I'm not sure what section this should be in. 

So, I had Sneezes out and about on my bed while I was laying down, when I suddenly smelled this horrific scent like a rotten egg and a fart had a baby. I looked up and looked to see if maybe he pooped next to me, since he was near my head and found nothing. Awhile later while he was cuddled on my lap, I was petting him when I smelled it again. Basically, do they fart? I didn't actually need to tell a whole story, but why not? Haha.

Love, Cameron and Sneezes


----------



## Willieboo (Oct 22, 2012)

Absolutely. Rat's can't throw up or burp, from what I've read, but they can certainly fart. My rats usually get tooty when they get raw broccoli.
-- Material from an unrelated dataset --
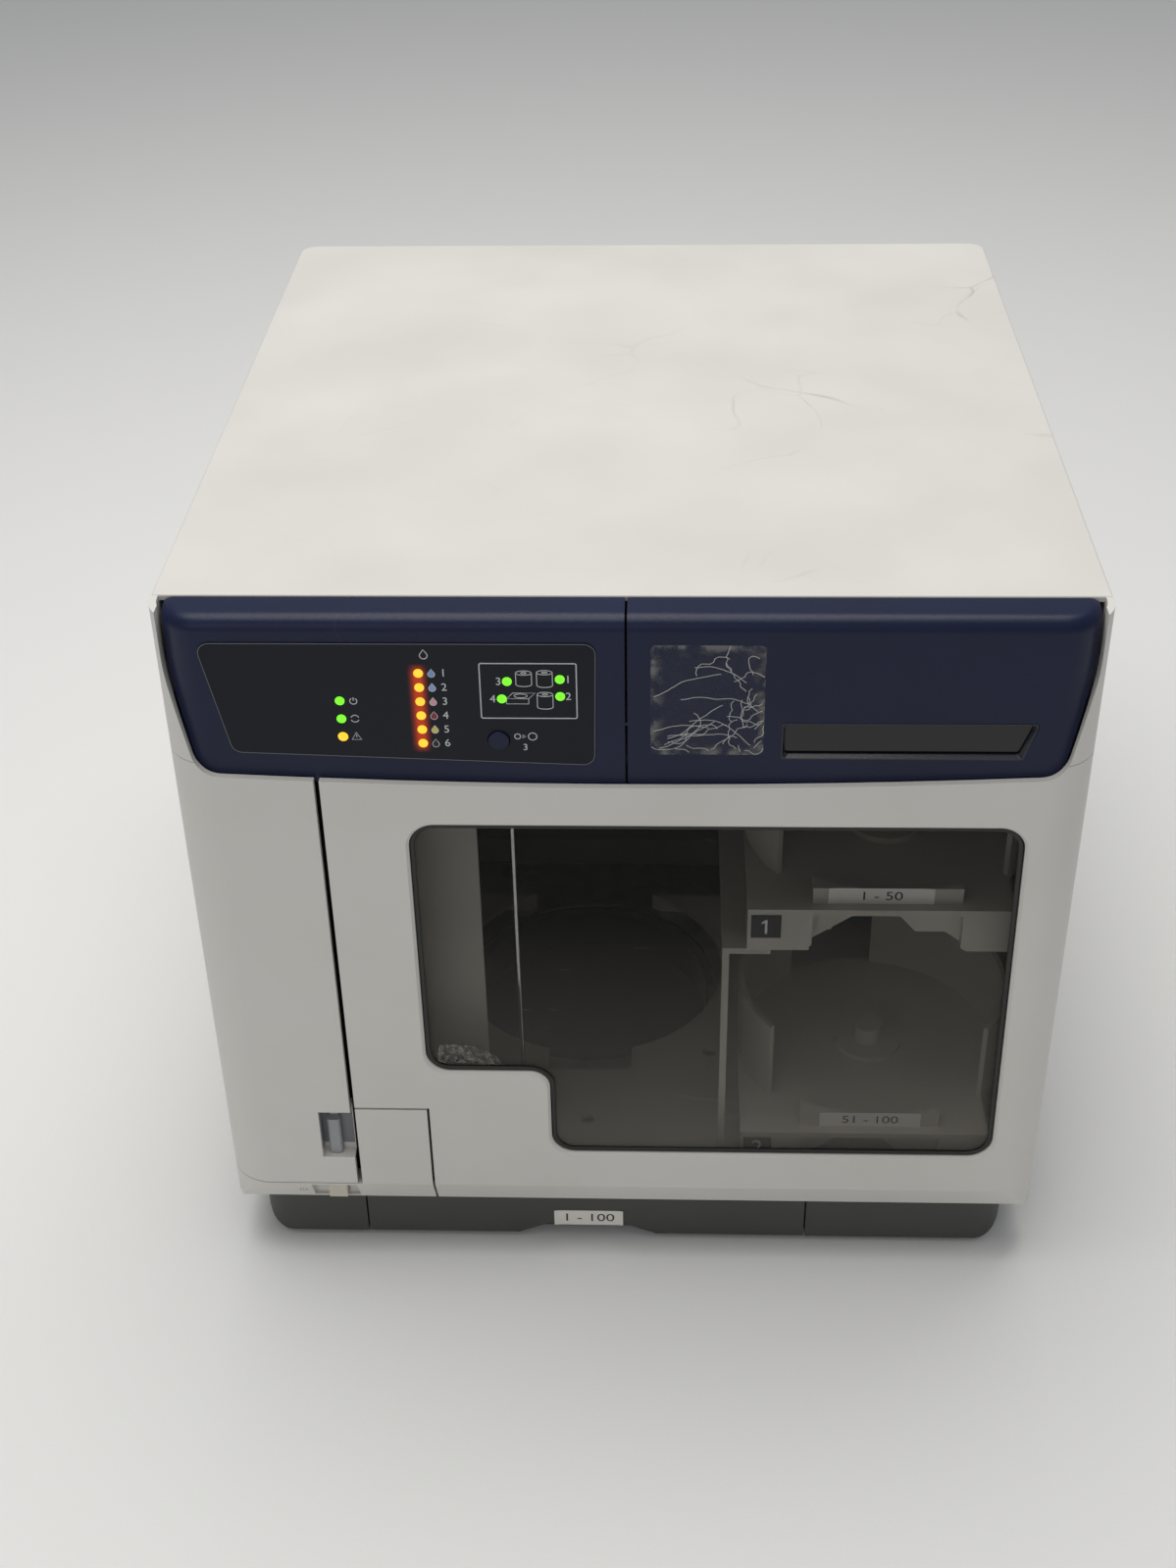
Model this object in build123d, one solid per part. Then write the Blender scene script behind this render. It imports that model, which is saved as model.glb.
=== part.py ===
from build123d import *
import os
from math import atan2, cos, degrees, radians, sin, sqrt

os.makedirs("parts", exist_ok=True)

# Disc label printer: a desktop machine that burns discs and prints their labels.
# Frame: X to the right seen from the front, Y to the back, Z up, millimetres.
# The origin is on the table, under the middle of the whole machine.

# ---- whole machine -------------------------------------------------------
WIDTH = 377.0
BODY_DEPTH = 425.0
HOOD_DEPTH = 40.0
HEIGHT = 348.0
COVER_BOTTOM = 31.0
WALL = 3.0
FRONT_CORNER = 20.0
REAR_CORNER = 9.0
PART_GAP = 0.3
SEAM = 0.5

FRONT = -(BODY_DEPTH + HOOD_DEPTH) / 2
REAR = FRONT + BODY_DEPTH
HALF_WIDTH = WIDTH / 2
INSIDE = HALF_WIDTH - WALL
DOOR_RETURN = 20.7
COVER_GAP = 1.2
DOOR_BACK = FRONT + DOOR_RETURN
COVER_FRONT = DOOR_BACK + COVER_GAP

# ---- slanted lower strip of the front -------------------------------------
CREASE_Z = 47.0
STRIP_SETBACK = 8.0

# ---- blue band ---------------------------------------------------------------
BAND_SETBACK = 3.5
BAND_WALL = 2.5
BAND_TOP_GAP = 0.3
BAND_DEPTH = 76.2
BAND_CORNER_RISE = 4.7
BAND_CORNER_INSET = 14.0
BAND_BEND_RISE = 50.2
BAND_END_INSET = 4.2
BAND_MIDDLE_Z = HEIGHT - BAND_DEPTH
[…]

Other things can make them tooty, too.


----------



## cammipooh (Apr 26, 2014)

Okay, thank you. Haha. I was curious, since rats can't burp, I wasn't sure if they could fart. Haha. Well hopefully he quits doing it around me, because it smelled bad. Haha

Love, Cameron and Sneezes


----------



## Daniel (Jun 24, 2013)

Yes, they do. Kairos loves to rip one right in my face when I grab him after he's eaten.  As a matter of fact, he just did it earlier.


----------



## cammipooh (Apr 26, 2014)

Oh lovely. Haha. today (technically yesterday since its 2:14am here) was the first time he did it me. No other rat I've ever around owned has done it that I was aware of so I was quite taken back by it. Haha.

Love, Cameron and Sneezes


----------



## Hey-Fay (Jul 8, 2013)

Oh yes, they can be foul! Lilly finds great amusement in climbing up on my shoulder then aiming her fuzzy butt at my face and letting one rip. Then she looks at me and bruxes LOL


----------



## LeStan82 (Dec 31, 2013)

Yes they do!!!! Hahaha....I always think they poo but cant find it...little stinkers!


----------



## cammipooh (Apr 26, 2014)

I thought he pooped too! And he's never pooped on my bed, and the first time he did it, he was climbing on my pillow, so I shot up and looked around for poop, only to find nothing(thankfully!).

Love, Cameron and Sneezes


----------



## ushiwakafox (Sep 4, 2012)

lol my rat Panji has let one loose on me a few times. At first I thought maybe I was imagining things but when it happened again and she was on my shoulder, I bust out laughing, she looked embarrassed XD


----------



## ilovescience (May 14, 2014)

Oh my god, I think this is my favorite thread in this forum. Funniest and cutest thing ever.


----------



## cammipooh (Apr 26, 2014)

It did turn out pretty cute. Haha

Love, Cameron and Sneezes


----------